Investments – Investments are accounted for under the equity method when the Company has the ability to exercise significant influence over the investee's operating and financial policies. The cost method is used for investments that do not meet equity method criteria. Declines in fair value of cost method investments that are considered other than temporary are accounted for as realized losses. The Company's investments in marketable equity securities are carried at fair value and are designated as available-for-sale. Unrealized gains and losses, net of deferred income taxes, are reflected as accumulated other comprehensive income. Realized gains and losses are determined on the specific identification method and are reflected in the statements of operations.

Software Development – Software development costs are capitalized and included in property and equipment at the point technological feasibility has been established until beta testing is complete. Once the product is fully functional, such costs are amortized in accordance with the Company's normal accounting policies. Software development costs incurred in the development and enhancement of software used in connection with services provided by the Company that do not meet capitalization criteria are expensed as incurred.

Deferred Compensation – Company Common Stock held in a rabbi trust pursuant to a Company deferred compensation plan is recorded at the fair value of the stock at the time it is transferred to the rabbi trust and is classified as treasury stock. The corresponding deferred compensation liability is recorded as a component of stockholders' equity at the current fair value of the Common Stock.

Advertising – The Company expenses advertising costs as they are incurred.

Income Taxes – The Company files a consolidated income tax return with its subsidiaries on a calendar year basis. Deferred tax liabilities and assets are determined based on the differences between the financial statement carrying amounts and tax bases of assets and liabilities using enacted tax rates.

Earnings (Loss) Per Share – Basic earnings (loss) per share ("EPS") is computed by dividing net income (loss) by the weighted average common shares outstanding for the period. Diluted EPS reflects the potential dilution that could occur if securities or other contracts to issue Common Stock were exercised or converted into Common Stock, except when such assumed exercise or conversion would have an antidilutive effect on EPS. Because the Company reported a net loss in fiscal years 2002, 2001 and 2000, the calculation of diluted loss per share for those years does not include potential common shares resulting from stock options, as they are antidilutive, resulting in a reduction of loss per share. In addition, the convertible subordinated notes are not included in the diluted EPS calculations because the effect would also be antidilutive.

Stock Based Compensation – As permitted by SFAS No. 123, Accounting for Stock Based Compensation, the Company accounts for its stock-based compensation on the intrinsic-value method in accordance with Accounting Principles Board Opinion No. 25, Accounting for Stock Issued to Employees, and related interpretations. The Company provides pro forma disclosures of net income (loss) and earnings (loss) per share as required under SFAS No. 123.

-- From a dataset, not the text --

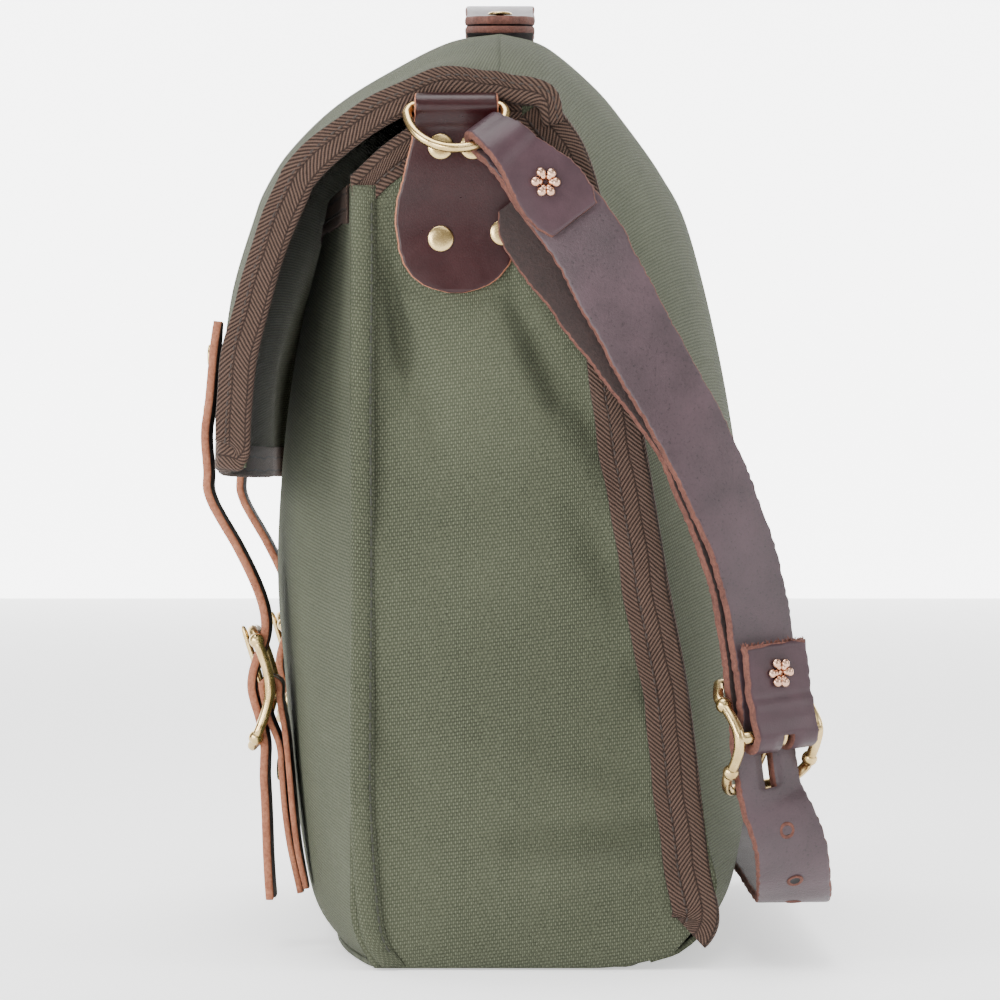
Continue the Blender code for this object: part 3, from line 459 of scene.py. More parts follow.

Comprehensive Income (Loss) – Comprehensive income (loss) for all periods presented consists of net income (loss) and unrealized gains (losses) on securities available-for-sale, net of related income taxes. These results are incorporated into the consolidated statements of stockholders' equity.

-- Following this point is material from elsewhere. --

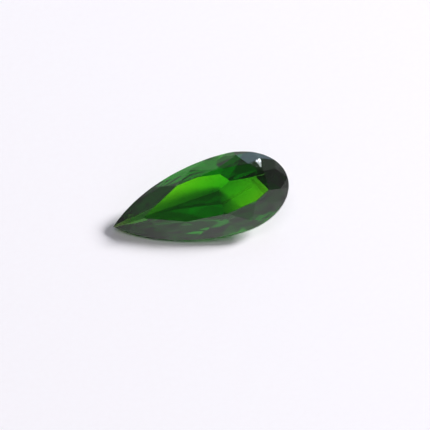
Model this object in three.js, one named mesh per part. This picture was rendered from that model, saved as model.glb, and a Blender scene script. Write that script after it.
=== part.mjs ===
// A pear-cut chrome diopside: one clear green crystal, cut and polished, resting on a flank of its pavilion.
// Millimetres and degrees. +Z is up, and the stone's length lies along X, with its tip towards -X.
// The stone is laid out girdle level first: tip at x = 0, head at x = LENGTH, table up, the girdle's
// upper edge at z = 0. Every facet is a plane, as the cutter's lap leaves it, and the stone is what
// all the planes leave standing.
import * as THREE from "three";
import { ConvexGeometry } from "three/addons/geometries/ConvexGeometry.js";

// Outline, seen from above the table.
const LENGTH = 12.0;
const WIDTH = 5.55;
const BELLY_AT = 0.68 * LENGTH; // where the pear is widest
const FLANK_REACH = 1.25; // the flank is an ellipse arc of this many belly distances, so the tip stays blunt

// Heights above and below the girdle.
const CROWN_HEIGHT = 0.115 * WIDTH;
const GIRDLE_THICKNESS = 0.035 * WIDTH;
const PAVILION_DEPTH = 0.475 * WIDTH;

// Crown main facets along the far and the near side, tip to head: where each stands, as a share of
// the side, and its slope. The last one of the far side stands at the head and serves both.
const FAR_CROWN = [
  { share: 0.135, slope: 24.75 },
  { share: 0.305, slope: 31.75 },
  { share: 0.465, slope: 30.5 },
  { share: 0.675, slope: 32.5 },
  { share: 0.83, slope: 29.25 },
  { share: 1, slope: 24.5 },
];
const NEAR_CROWN = [
  { share: 0.135, slope: 30.25 },
  { share: 0.305, slope: 29.5 },
  { share: 0.465, slope: 26.25 },
  { share: 0.675, slope: 25.5 },
  { share: 0.83, slope: 28.5 },
];
const STAR_RISE = 0.43; // how far up the crown the star facets' tips stand
const TIP_RIDGE_RISE = 0.97; // how far up the crown the tip's two sides meet on the centre line

// Pavilion main facets, likewise: the share, and how many degrees steeper each is than the plane that
// would just touch the culet. A hand-cut stone differs from side to side.
const FAR_PAVILION = [
  { share: 0.165, steeper: -5.5 },
  { share: 0.335, steeper: -1 },
  { share: 0.53, steeper: 6.25 },
  { share: 0.585, steeper: -4 },
  { share: 0.695, steeper: -5.5 },
  { share: 0.8, steeper: 0 },
  { share: 0.885, steeper: 4.25 },
  { share: 1, steeper: 4.25 },
];
const NEAR_PAVILION = [
  { share: 0.195, steeper: -2.75 },
  { share: 0.4, steeper: 0.75 },
  { share: 0.475, steeper: 7.25 },
  { share: 0.605, steeper: 0.75 },
  { share: 0.685, steeper: -7.5 },
  { share: 0.795, steeper: -5 },
  { share: 0.935, steeper: -0.25 },
];
const BELLY_MAIN = 3; // the pavilion main at the belly, where the lower girdle facets change their depth
const FAR_HALF_DROPS = { flank: 0.85, head: 0.56 }; // how far down the pavilion the lower girdle facets run
const NEAR_HALF_DROPS = { flank: 0.33, head: 0.65 };
const TIP_KEEL_DROP = 0.2; // how far down the pavilion the tip's two sides meet on the centre line
const CULET_AT = 0.685 * LENGTH;
const CULET_ASIDE = 0.175 * WIDTH; // the culet is cut off centre, away from the side that the stone rests on
const RESTING_MAIN = 1; // the stone lies on this pavilion main of its near side

const GIRDLE_FLATS = 2; // flats between neighbouring meet points of the girdle
const LEAST_FLAT = 0.004; // meet points closer than this share of the side are taken as one

const SAME_POINT = 0.002;
const ON_PLANE = 1e-7;
const HEART = new THREE.Vector3(BELLY_AT, 0, -GIRDLE_THICKNESS);
const CENTRE_PLANE = new THREE.Plane(new THREE.Vector3(0, 1, 0), 0);

const radians = THREE.MathUtils.degToRad;

// The pear's flank and its half-round head, from tip (share 0) to head (share 1), with the way outward.
function outline(share, side) {
  const tipTurn = Math.asin(1 / FLANK_REACH);
  const halfWidth = WIDTH / 2;
  const flankDrop = halfWidth / (1 - Math.cos(tipTurn));
  const point = new THREE.Vector3();
  const outward = new THREE.Vector3();
  if (share < 0.5) {
    const turn = tipTurn * (1 - 2 * share);
    const reach = BELLY_AT * FLANK_REACH;
    point.set(BELLY_AT - reach * Math.sin(turn), halfWidth - flankDrop * (1 - Math.cos(turn)), 0);
    outward.set(-flankDrop * Math.sin(turn), reach * Math.cos(turn), 0);
  } else {
    const turn = (share - 0.5) * Math.PI;
    const reach = LENGTH - BELLY_AT;
    point.set(BELLY_AT + reach * Math.sin(turn), halfWidth * Math.cos(turn), 0);
    outward.set(halfWidth * Math.sin(turn), reach * Math.cos(turn), 0);
  }
  point.y *= side;
  outward.y *= side;
  return { share, side, point, outward: outward.normalize() };
}

// Places once around the stone, up the far side from the tip and back down the near one.
// The first is the tip itself, number 0, and the rest are numbered along their side.
function ringOf(farMains, nearMains) {
  const placed = (side) => (main, i) => ({ ...main, number: i + 1, ...outline(main.share, side) });
  const tip = { number: 0, ...outline(0, 1) };
  return [tip, ...farMains.map(placed(1)), ...nearMains.map(placed(-1)).reverse()];
}

// A plane through three points, facing out of the stone.
function through(a, b, c) {
  const plane = new THREE.Plane().setFromCoplanarPoints(a, b, c);
  return plane.distanceToPoint(HEART) > 0 ? plane.negate() : plane;
}

function leaning(outward, rise, point) {
  const normal = new THREE.Vector3(outward.x, outward.y, rise).normalize();
  return new THREE.Plane().setFromNormalAndCoplanarPoint(normal, point);
}

function levelPlane(height) {
  return new THREE.Plane(new THREE.Vector3(0, 0, 1), -height);
}

function normalRows(a, b, c) {
  return new THREE.Matrix3().set(...a.normal.toArray(), ...b.normal.toArray(), ...c.normal.toArray());
}

// The point that three planes share.
function meetPoint(a, b, c) {
  const fromOrigin = new THREE.Vector3(-a.constant, -b.constant, -c.constant);
  return fromOrigin.applyMatrix3(normalRows(a, b, c).invert());
}

function atHeight(point, height) {
  return new THREE.Vector3(point.x, point.y, height);
}

// Where two neighbouring main facets meet. The tip has no main facet, so the facet beside it is met
// on the stone's centre line, at a height of its own.
function cornerBetween(before, after, height, tipHeight) {
  if (before && after) return meetPoint(before, after, levelPlane(height));
  return meetPoint(before ?? after, CENTRE_PLANE, levelPlane(tipHeight));
}

// The two narrow facets that run from a corner to the girdle between two neighbouring places.
function girdlePair(here, next, corner, height) {
  const side = here.side < 0 || next.side < 0 ? -1 : 1;
  const middle = atHeight(outline((here.share + next.share) / 2, side).point, height);
  return [
    through(atHeight(here.point, height), middle, corner),
    through(middle, atHeight(next.point, height), corner),
  ];
}

// Table, main facets, stars and upper girdle facets.
function crownFacets(ring) {
  const runPerRise = ({ slope }) => 1 / Math.tan(radians(slope));
  const mains = ring.map((place) => (
    place.number > 0 ? leaning(place.outward, runPerRise(place), place.point) : null));
  const tableCorners = ring.map((place) =>
    atHeight(place.point, CROWN_HEIGHT).addScaledVector(place.outward, -CROWN_HEIGHT * runPerRise(place)));
  const starTip = STAR_RISE * CROWN_HEIGHT;
  const ridgeEnd = TIP_RIDGE_RISE * CROWN_HEIGHT;
  const facets = [levelPlane(CROWN_HEIGHT), ...mains.slice(1)];
  ring.forEach((here, i) => {
    const j = (i + 1) % ring.length;
    const corner = cornerBetween(mains[i], mains[j], starTip, ridgeEnd);
    if (mains[i] && mains[j]) facets.push(through(tableCorners[i], tableCorners[j], corner));
    facets.push(...girdlePair(here, ring[j], corner, 0));
  });
  return facets;
}

// Each main facet leans until it touches the culet, and then a few degrees more or less.
function pavilionMains(ring) {
  const bottom = -GIRDLE_THICKNESS;
  const culet = new THREE.Vector3(CULET_AT, CULET_ASIDE, bottom - PAVILION_DEPTH);
  return ring.map(({ outward, point, number, steeper }) => {
    if (number === 0) return null;
    const run = new THREE.Vector3().subVectors(point, culet).dot(outward);
    const slope = Math.atan2(PAVILION_DEPTH, run) + radians(steeper);
    return leaning(outward, -1 / Math.tan(slope), atHeight(point, bottom));
  });
}

// Lower girdle facets, in pairs between the pavilion's main facets.
function lowerGirdleFacets(ring, mains) {
  const bottom = -GIRDLE_THICKNESS;
  return ring.flatMap((here, i) => {
    const next = ring[(i + 1) % ring.length];
    const drops = here.side < 0 || next.side < 0 ? NEAR_HALF_DROPS : FAR_HALF_DROPS;
    const onFlank = Math.min(here.number, next.number) < BELLY_MAIN;
    const foot = bottom - (onFlank ? drops.flank : drops.head) * PAVILION_DEPTH;
    const tipFoot = bottom - TIP_KEEL_DROP * PAVILION_DEPTH;
    const corner = cornerBetween(mains[i], mains[(i + 1) % ring.length], foot, tipFoot);
    return girdlePair(here, next, corner, bottom);
  });
}

// Shares of one side where a crown or pavilion facet ends on the girdle.
function meetShares(ring, side) {
  const ends = ring.filter((place) => place.side === side || place.number === 0 || place.share === 1);
  const shares = ends.map(({ share }) => share).sort((a, b) => a - b);
  return shares.flatMap((share, i) => [share, (share + (shares[i - 1] ?? 0)) / 2]);
}

// The girdle: narrow upright flats that follow the outline from meet point to meet point.
function girdleFacets(rings) {
  const facets = [];
  for (const side of [1, -1]) {
    const inOrder = rings.flatMap((ring) => meetShares(ring, side)).sort((a, b) => a - b);
    const stops = inOrder.filter((share, i) => i === 0 || share - inOrder[i - 1] > LEAST_FLAT);
    stops[stops.length - 1] = 1;
    for (let i = 1; i < stops.length; i += 1) {
      for (let step = 0; step < GIRDLE_FLATS; step += 1) {
        const start = THREE.MathUtils.lerp(stops[i - 1], stops[i], step / GIRDLE_FLATS);
        const end = THREE.MathUtils.lerp(stops[i - 1], stops[i], (step + 1) / GIRDLE_FLATS);
        const foot = outline(start, side).point;
        facets.push(through(foot, outline(end, side).point, atHeight(foot, -WIDTH)));
      }
    }
  }
  return facets;
}

// Every point where three facets meet and no other facet has cut it away.
function cornersOf(facets) {
  const corners = [];
  for (let i = 0; i < facets.length; i += 1) {
    for (let j = i + 1; j < facets.length; j += 1) {
      for (let k = j + 1; k < facets.length; k += 1) {
        const trio = [facets[i], facets[j], facets[k]];
        if (Math.abs(normalRows(...trio).determinant()) < ON_PLANE) continue;
        const corner = meetPoint(...trio);
        const left = facets.every((facet) => facet.distanceToPoint(corner) < ON_PLANE * WIDTH);
        if (left && corners.every((other) => other.distanceTo(corner) > SAME_POINT)) corners.push(corner);
      }
    }
  }
  return corners;
}

// Turns the resting facet down and the stone's length along X, then sets the stone on z = 0.
function laidDown(geometry, restingFacet) {
  const up = new THREE.Vector3(0, 0, 1);
  const turn = new THREE.Quaternion().setFromUnitVectors(restingFacet.normal, up.clone().negate());
  const heading = new THREE.Vector3(1, 0, 0).applyQuaternion(turn);
  const yaw = new THREE.Quaternion().setFromAxisAngle(up, -Math.atan2(heading.y, heading.x));
  const posed = new THREE.Quaternion().multiplyQuaternions(yaw, turn);
  const box = new THREE.Box3().setFromBufferAttribute(
    geometry.clone().applyQuaternion(posed).getAttribute("position"));
  const centre = box.getCenter(new THREE.Vector3());
  return { turn: posed, shift: new THREE.Vector3(-centre.x, -centre.y, -box.min.z) };
}

const crownRing = ringOf(FAR_CROWN, NEAR_CROWN);
const pavilionRing = ringOf(FAR_PAVILION, NEAR_PAVILION);
const pavilion = pavilionMains(pavilionRing);
const facets = [
  ...crownFacets(crownRing), ...pavilion.slice(1), ...lowerGirdleFacets(pavilionRing, pavilion),
  ...girdleFacets([crownRing, pavilionRing]),
];
const restingFacet = pavilion[pavilionRing.length - RESTING_MAIN];

const clearGreen = new THREE.MeshStandardMaterial({ color: 0x2c6a1c, roughness: 0.04, metalness: 0 });
const cut = new ConvexGeometry(cornersOf(facets));
const gem = new THREE.Mesh(cut, clearGreen);
gem.name = "pear_cut_gem";
const resting = laidDown(cut, restingFacet);
gem.quaternion.copy(resting.turn);
gem.position.copy(resting.shift);

const stone = new THREE.Group();
stone.name = "chrome_diopside";
stone.add(gem);

export default stone;
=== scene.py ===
"""A pear-cut chrome diopside on white paper, under a soft light tent. Metres, +Z up, tip towards -X."""
import math

import bmesh
import bpy
from mathutils import Matrix, Vector


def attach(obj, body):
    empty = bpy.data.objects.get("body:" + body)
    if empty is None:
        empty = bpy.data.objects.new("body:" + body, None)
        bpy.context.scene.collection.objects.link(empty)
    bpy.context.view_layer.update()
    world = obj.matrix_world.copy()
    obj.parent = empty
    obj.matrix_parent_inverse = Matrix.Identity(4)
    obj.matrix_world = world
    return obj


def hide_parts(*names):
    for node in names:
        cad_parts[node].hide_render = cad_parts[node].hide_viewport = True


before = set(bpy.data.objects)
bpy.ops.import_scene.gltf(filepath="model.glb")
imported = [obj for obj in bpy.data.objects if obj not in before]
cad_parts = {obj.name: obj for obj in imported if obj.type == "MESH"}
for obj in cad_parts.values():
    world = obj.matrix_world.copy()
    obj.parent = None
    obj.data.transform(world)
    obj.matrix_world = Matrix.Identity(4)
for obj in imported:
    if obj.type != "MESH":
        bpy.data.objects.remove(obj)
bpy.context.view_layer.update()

MM = 0.001

# Camera: its place round the stone, in degrees, and how wide a strip of the scene the picture shows.
CAMERA_AZIMUTH = -9.2
CAMERA_ELEVATION = 48.6
CAMERA_ROLL = -2.05
CAMERA_DISTANCE = 380 * MM
PICTURE_WIDTH = 28.4 * MM
SENSOR_WIDTH = 36.0
AIM = Vector((0.71 * MM, -1.4 * MM, 1.5 * MM))

# Stone.
EDGE_WEAR = 0.018 * MM  # width of the rounding that polishing leaves on the facet edges
FACET_ANGLE = 0.2  # degrees: mesh faces closer than this are one facet
SHARP_EDGE = 12.0  # degrees: the girdle's own narrow flats meet more softly and stay as they are
GIRDLE_LEAN = 0.02  # the girdle's flats stand square to the table, to within this cosine
GIRDLE_ROUGHNESS = 0.3
WORN_EDGE_ROUGHNESS = 0.12
POLISH_HAZE = 0.03  # roughness where the lap's polish is least even
POLISH_PATCH = 0.9 * MM  # size of the patches in which the polish varies
TRIANGLES_TOUCH = 0.0002 * MM

# Paper.
PAPER_HALF = 1500 * MM
PAPER_TOOTH = 0.01 * MM  # the stone touches only the tops of the paper's fibres
PAPER_FIBRE = 0.4 * MM


def linear(hex_colour):
    """sRGB hex to linear red, green, blue and alpha."""
    channels = [int(hex_colour[i:i + 2], 16) / 255 for i in (1, 3, 5)]
    return tuple(c / 12.92 if c <= 0.04045 else ((c + 0.055) / 1.055) ** 2.4 for c in channels) + (1.0,)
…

Derivatives and Hedging Activities – The Company adopted SFAS No. 133, Accounting for Derivative Instruments and Hedging Activities, as amended by SFAS No. 137 and SFAS No. 138, on September 30, 2000. There was no impact to the consolidated financial statements as a result of adopting this standard. In fiscal 2001, the Company entered into an equity index swap arrangement with a notional amount of approximately $15.6 million for the purpose of hedging its obligation under its deferred compensation plan for its Chief Executive Officer. This arrangement is accounted for as a cash flow hedge in accordance with SFAS No. 133. Unrealized gains or losses on the swap arrangement are treated as an adjustment to employee compensation and benefits expense in the statements of operations, offsetting changes to the related deferred compensation liability, which is included in accounts payable and accrued liabilities in the balance sheets. As of September 27, 2002, approximately 4.1 million shares of the Company's Knight Trading Group, Inc. ("Knight") (see Note 5) common stock were pledged or subject to pledge as collateral under the equity index swap arrangement.

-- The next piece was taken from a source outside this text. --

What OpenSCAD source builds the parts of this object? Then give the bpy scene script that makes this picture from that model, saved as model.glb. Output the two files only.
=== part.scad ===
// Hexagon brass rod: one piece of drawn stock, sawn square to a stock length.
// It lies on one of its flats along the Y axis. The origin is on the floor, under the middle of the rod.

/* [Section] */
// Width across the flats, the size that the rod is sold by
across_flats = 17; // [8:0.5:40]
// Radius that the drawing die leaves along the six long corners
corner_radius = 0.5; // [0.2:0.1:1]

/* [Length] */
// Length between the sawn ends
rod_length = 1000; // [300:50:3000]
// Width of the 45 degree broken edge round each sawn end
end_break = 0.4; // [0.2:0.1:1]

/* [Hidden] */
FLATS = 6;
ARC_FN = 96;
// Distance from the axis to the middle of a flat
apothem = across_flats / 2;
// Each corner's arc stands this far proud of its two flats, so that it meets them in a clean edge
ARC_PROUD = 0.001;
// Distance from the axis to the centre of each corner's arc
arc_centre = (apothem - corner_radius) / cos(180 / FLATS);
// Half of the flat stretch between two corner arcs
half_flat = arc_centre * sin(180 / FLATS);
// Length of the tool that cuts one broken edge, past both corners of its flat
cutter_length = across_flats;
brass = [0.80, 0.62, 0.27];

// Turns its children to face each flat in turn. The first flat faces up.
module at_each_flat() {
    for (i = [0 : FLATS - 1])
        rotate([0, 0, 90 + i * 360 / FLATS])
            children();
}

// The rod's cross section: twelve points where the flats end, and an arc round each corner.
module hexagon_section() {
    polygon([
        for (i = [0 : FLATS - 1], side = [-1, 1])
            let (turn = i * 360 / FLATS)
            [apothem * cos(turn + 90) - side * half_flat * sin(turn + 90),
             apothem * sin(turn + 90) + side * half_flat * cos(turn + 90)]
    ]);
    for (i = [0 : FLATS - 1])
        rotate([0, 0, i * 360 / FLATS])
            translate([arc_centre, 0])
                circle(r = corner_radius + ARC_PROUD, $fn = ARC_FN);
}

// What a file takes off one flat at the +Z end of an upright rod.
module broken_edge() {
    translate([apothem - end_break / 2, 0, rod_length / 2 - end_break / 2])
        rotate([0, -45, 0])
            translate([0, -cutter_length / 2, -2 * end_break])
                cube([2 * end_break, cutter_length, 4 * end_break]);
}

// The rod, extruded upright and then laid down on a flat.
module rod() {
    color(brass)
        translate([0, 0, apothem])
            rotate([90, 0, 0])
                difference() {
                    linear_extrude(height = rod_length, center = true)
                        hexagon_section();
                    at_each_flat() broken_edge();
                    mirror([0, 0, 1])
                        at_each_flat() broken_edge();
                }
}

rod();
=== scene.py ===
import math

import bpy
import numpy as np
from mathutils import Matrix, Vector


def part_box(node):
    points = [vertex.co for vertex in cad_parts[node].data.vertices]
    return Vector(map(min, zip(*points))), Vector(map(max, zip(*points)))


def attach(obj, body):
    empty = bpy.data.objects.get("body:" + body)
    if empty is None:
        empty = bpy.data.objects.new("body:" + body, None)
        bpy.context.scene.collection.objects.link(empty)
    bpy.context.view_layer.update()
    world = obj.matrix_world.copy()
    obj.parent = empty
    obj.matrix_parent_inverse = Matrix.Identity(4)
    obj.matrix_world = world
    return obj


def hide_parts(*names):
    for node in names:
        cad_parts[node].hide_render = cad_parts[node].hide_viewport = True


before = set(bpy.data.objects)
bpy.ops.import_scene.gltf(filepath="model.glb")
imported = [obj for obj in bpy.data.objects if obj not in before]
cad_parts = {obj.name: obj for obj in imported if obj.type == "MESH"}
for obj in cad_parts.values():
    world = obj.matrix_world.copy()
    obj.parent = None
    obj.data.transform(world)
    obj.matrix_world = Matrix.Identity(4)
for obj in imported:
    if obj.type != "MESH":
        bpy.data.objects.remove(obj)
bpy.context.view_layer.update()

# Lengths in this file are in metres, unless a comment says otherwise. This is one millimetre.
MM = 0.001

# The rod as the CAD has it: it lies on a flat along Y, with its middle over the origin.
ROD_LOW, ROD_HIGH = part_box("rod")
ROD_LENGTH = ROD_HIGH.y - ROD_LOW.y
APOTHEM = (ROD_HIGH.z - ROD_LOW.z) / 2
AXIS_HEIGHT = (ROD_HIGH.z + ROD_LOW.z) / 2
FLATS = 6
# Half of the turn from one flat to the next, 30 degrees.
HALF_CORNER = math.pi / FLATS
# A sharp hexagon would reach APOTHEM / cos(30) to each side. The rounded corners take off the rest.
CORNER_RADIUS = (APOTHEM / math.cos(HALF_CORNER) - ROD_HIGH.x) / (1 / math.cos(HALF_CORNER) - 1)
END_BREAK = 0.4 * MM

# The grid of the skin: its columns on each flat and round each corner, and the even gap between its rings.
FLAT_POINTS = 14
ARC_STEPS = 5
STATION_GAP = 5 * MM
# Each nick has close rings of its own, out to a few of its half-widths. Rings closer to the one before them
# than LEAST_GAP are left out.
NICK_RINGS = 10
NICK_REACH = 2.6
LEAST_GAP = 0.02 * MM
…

Related Party Loans – Certain Company directors and employees maintain margin accounts with the Company's clearing subsidiaries. The Company had margin loans, secured primarily by Company Common Stock, to Company directors and employees totaling $31.5 million and $21.7 million as of September 27, 2002 and September 28, 2001, respectively. These loans are made in the ordinary course of the Company's business on terms no more favorable than those available on comparable transactions with other parties.

Reclassifications – Certain items in prior years' consolidated financial statements have been reclassified to conform to the current year presentation.

Recently Issued Accounting Pronouncements:

SFAS No. 143 – In June 2001, the Financial Accounting Standards Board ("FASB") issued SFAS No. 143, Accounting for Asset Retirement Obligations. SFAS No. 143 addresses financial accounting and reporting for obligations associated with the retirement of tangible long-lived assets and the associated asset retirement costs and is effective for fiscal years beginning after June 15, 2002. Management does not expect the impact of SFAS No. 143 to be material to the Company's consolidated financial statements.

SFAS No. 146 – In June 2002, the FASB issued SFAS No. 146, Accounting for Costs Associated with Exit or Disposal Activities. SFAS No. 146 is effective for exit or disposal activities that are initiated after December 31, 2002 and requires that a liability for a cost associated with an exit or disposal activity be recognized when the liability is incurred, rather than at the date of commitment to an exit plan.